## START
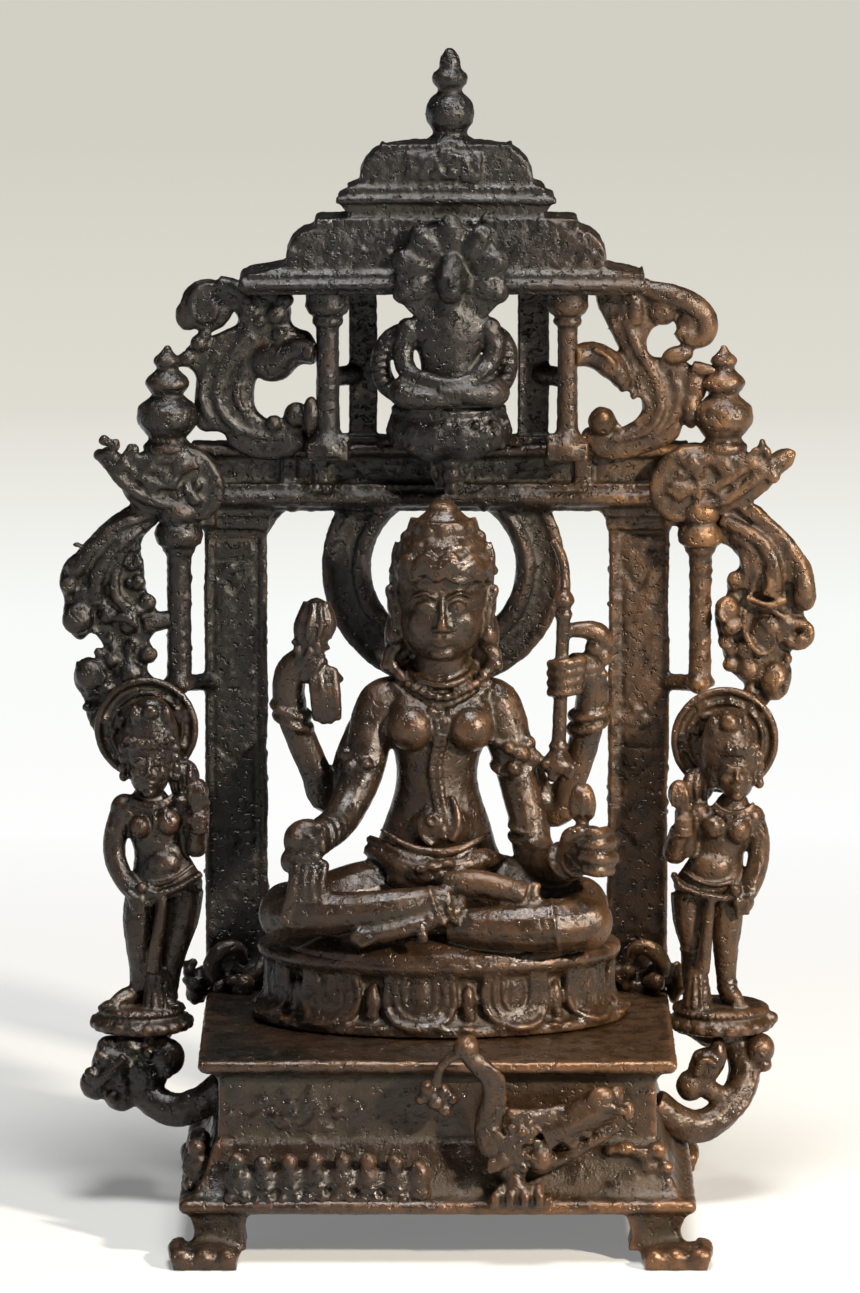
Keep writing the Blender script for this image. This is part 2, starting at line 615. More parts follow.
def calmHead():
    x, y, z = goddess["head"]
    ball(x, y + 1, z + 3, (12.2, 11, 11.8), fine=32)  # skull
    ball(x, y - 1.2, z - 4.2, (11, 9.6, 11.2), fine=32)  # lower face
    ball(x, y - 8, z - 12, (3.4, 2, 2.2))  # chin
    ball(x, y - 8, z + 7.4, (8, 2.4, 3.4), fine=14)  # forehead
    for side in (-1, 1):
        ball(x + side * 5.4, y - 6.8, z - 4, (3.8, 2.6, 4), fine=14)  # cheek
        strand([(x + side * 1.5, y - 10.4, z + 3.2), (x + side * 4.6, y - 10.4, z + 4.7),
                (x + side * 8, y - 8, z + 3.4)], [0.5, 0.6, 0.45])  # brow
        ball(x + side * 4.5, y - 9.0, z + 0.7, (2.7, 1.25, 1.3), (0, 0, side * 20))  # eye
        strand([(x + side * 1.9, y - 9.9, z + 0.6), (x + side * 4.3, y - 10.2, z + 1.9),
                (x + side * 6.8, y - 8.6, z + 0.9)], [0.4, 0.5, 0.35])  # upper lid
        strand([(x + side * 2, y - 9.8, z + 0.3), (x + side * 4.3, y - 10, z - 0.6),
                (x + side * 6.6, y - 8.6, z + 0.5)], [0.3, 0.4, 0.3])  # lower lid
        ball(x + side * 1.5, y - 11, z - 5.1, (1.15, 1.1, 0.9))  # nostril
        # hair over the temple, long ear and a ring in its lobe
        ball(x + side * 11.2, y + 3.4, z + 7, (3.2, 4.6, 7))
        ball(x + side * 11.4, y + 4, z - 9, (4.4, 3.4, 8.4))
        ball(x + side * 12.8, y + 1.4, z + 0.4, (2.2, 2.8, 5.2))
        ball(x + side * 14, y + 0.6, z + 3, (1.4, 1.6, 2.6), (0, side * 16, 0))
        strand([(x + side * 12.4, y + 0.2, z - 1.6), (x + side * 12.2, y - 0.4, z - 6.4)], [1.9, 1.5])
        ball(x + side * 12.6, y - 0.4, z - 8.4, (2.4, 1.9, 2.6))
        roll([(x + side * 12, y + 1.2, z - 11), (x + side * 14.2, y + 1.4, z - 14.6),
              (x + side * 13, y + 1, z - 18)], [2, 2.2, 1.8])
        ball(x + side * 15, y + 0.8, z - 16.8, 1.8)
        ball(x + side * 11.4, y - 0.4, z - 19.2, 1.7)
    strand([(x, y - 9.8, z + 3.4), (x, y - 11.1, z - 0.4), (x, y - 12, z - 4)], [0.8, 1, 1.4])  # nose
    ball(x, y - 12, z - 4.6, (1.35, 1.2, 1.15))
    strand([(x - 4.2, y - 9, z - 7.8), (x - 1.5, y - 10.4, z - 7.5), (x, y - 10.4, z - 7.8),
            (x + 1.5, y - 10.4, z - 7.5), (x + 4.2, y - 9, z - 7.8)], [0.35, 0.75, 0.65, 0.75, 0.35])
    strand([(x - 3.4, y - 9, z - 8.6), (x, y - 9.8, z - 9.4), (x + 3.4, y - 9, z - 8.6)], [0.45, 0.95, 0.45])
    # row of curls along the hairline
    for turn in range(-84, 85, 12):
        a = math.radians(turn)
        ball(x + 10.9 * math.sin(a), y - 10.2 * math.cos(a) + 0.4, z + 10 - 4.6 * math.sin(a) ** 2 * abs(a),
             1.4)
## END
Instructions to follow:
Write out the data exactly as it stands.

Finished answer:
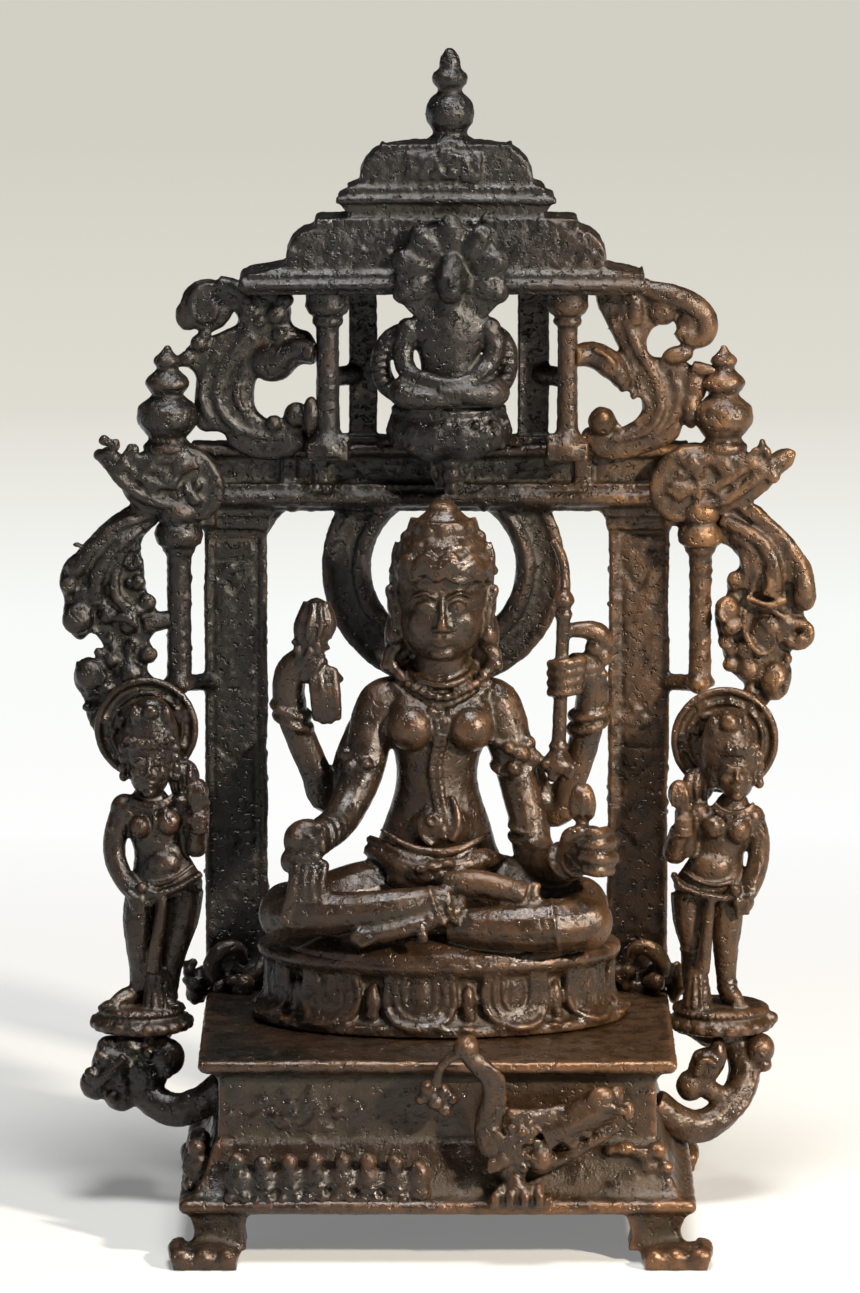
Keep writing the Blender script for this image. This is part 2, starting at line 615. More parts follow.
def calmHead():
    x, y, z = goddess["head"]
    ball(x, y + 1, z + 3, (12.2, 11, 11.8), fine=32)  # skull
    ball(x, y - 1.2, z - 4.2, (11, 9.6, 11.2), fine=32)  # lower face
    ball(x, y - 8, z - 12, (3.4, 2, 2.2))  # chin
    ball(x, y - 8, z + 7.4, (8, 2.4, 3.4), fine=14)  # forehead
    for side in (-1, 1):
        ball(x + side * 5.4, y - 6.8, z - 4, (3.8, 2.6, 4), fine=14)  # cheek
        strand([(x + side * 1.5, y - 10.4, z + 3.2), (x + side * 4.6, y - 10.4, z + 4.7),
                (x + side * 8, y - 8, z + 3.4)], [0.5, 0.6, 0.45])  # brow
        ball(x + side * 4.5, y - 9.0, z + 0.7, (2.7, 1.25, 1.3), (0, 0, side * 20))  # eye
        strand([(x + side * 1.9, y - 9.9, z + 0.6), (x + side * 4.3, y - 10.2, z + 1.9),
                (x + side * 6.8, y - 8.6, z + 0.9)], [0.4, 0.5, 0.35])  # upper lid
        strand([(x + side * 2, y - 9.8, z + 0.3), (x + side * 4.3, y - 10, z - 0.6),
                (x + side * 6.6, y - 8.6, z + 0.5)], [0.3, 0.4, 0.3])  # lower lid
        ball(x + side * 1.5, y - 11, z - 5.1, (1.15, 1.1, 0.9))  # nostril
        # hair over the temple, long ear and a ring in its lobe
        ball(x + side * 11.2, y + 3.4, z + 7, (3.2, 4.6, 7))
        ball(x + side * 11.4, y + 4, z - 9, (4.4, 3.4, 8.4))
        ball(x + side * 12.8, y + 1.4, z + 0.4, (2.2, 2.8, 5.2))
        ball(x + side * 14, y + 0.6, z + 3, (1.4, 1.6, 2.6), (0, side * 16, 0))
        strand([(x + side * 12.4, y + 0.2, z - 1.6), (x + side * 12.2, y - 0.4, z - 6.4)], [1.9, 1.5])
        ball(x + side * 12.6, y - 0.4, z - 8.4, (2.4, 1.9, 2.6))
        roll([(x + side * 12, y + 1.2, z - 11), (x + side * 14.2, y + 1.4, z - 14.6),
              (x + side * 13, y + 1, z - 18)], [2, 2.2, 1.8])
        ball(x + side * 15, y + 0.8, z - 16.8, 1.8)
        ball(x + side * 11.4, y - 0.4, z - 19.2, 1.7)
    strand([(x, y - 9.8, z + 3.4), (x, y - 11.1, z - 0.4), (x, y - 12, z - 4)], [0.8, 1, 1.4])  # nose
    ball(x, y - 12, z - 4.6, (1.35, 1.2, 1.15))
    strand([(x - 4.2, y - 9, z - 7.8), (x - 1.5, y - 10.4, z - 7.5), (x, y - 10.4, z - 7.8),
            (x + 1.5, y - 10.4, z - 7.5), (x + 4.2, y - 9, z - 7.8)], [0.35, 0.75, 0.65, 0.75, 0.35])
    strand([(x - 3.4, y - 9, z - 8.6), (x, y - 9.8, z - 9.4), (x + 3.4, y - 9, z - 8.6)], [0.45, 0.95, 0.45])
    # row of curls along the hairline
    for turn in range(-84, 85, 12):
        a = math.radians(turn)
        ball(x + 10.9 * math.sin(a), y - 10.2 * math.cos(a) + 0.4, z + 10 - 4.6 * math.sin(a) ** 2 * abs(a),
             1.4)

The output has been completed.